The new RXR vehicle specializes in gap financing deals between $10 million and $50 million, but has injected as much as $200 million into a single project, according to Rechler, who added the firm has done $1 billion of credit and equity into projects this year and expects upwards of $3 billion next year.

“We’re trying to position ourselves between a lender and a partner, as we’re not looking to be a pure lender,” he said. “We want to be able to help the borrower execute their business strategy in any way we can.” 

To this end, RXR is targeting both multifamily and office as the two asset classes where their loans or rescue capital can find the best returns.

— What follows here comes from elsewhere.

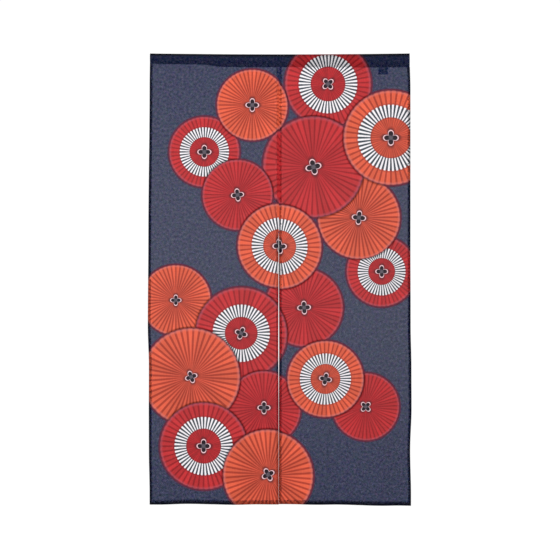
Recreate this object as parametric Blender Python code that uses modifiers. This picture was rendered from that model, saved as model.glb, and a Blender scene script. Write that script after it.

Rechler noted that the nation’s housing sector has been impacted by higher interest rates even as the multifamily sector has experienced record-level deliveries since 2023. But as supply drops off a cliff in 2025 and 2026, multifamily projects that are getting off the ground today will be primed for lucrative returns, he noted.   

“There’s a little bit of a bubble for great investment opportunities for longer-term investors, but in 2026 it will reverse itself and we’ll have more demand than supply because of the tightness of the construction market today,” explained Rechler. “[Multifamily] is the area that’s overarchingly the greatest place to invest into short-term headwinds that will reverse into significant tailwinds on the other side, in terms of fundamentals,” he said.  

He added that office investment is a much more targeted and contrarian play that seeks higher returns, and one that currently lacks traditional financing sources that are participating in that re-equitization. 

“That’s why the dislocation opens up an even greater opportunity [in office],” he said. “But you really need to be people who understand the nuances of each building and each market, and are able to navigate not only the capital, but have the capabilities to execute those plans.” 

In what might be his most prescient assessment of the system, Rechler described the continued evolution of capital markets, as commercial banks now lend directly to non-bank lenders like RXR rather than traditional borrowers. 

He described how larger commercial banks now lend to RXR Credit Solutions, which in turn provides the senior loan into a deal, or regional banks that originate a loan (mainly because they prefer to maintain relationships with customers) now sell it off to a debt fund like RXR Credit Solutions and others. Rechler compared the recent behavior to create more liquidity as similar to the emergence of the commercial mortgage-backed securities market in the 1990s, and the growth of real estate private equity after the 2008 Global Financial Crisis. 

“I think it’s healthy. You’re not putting depositor capital at risk, it’s for long duration [loans], and you’re bringing in real estate expertise to the table,” he said. “That non-bank lender will probably be more of the new, permanent norm.”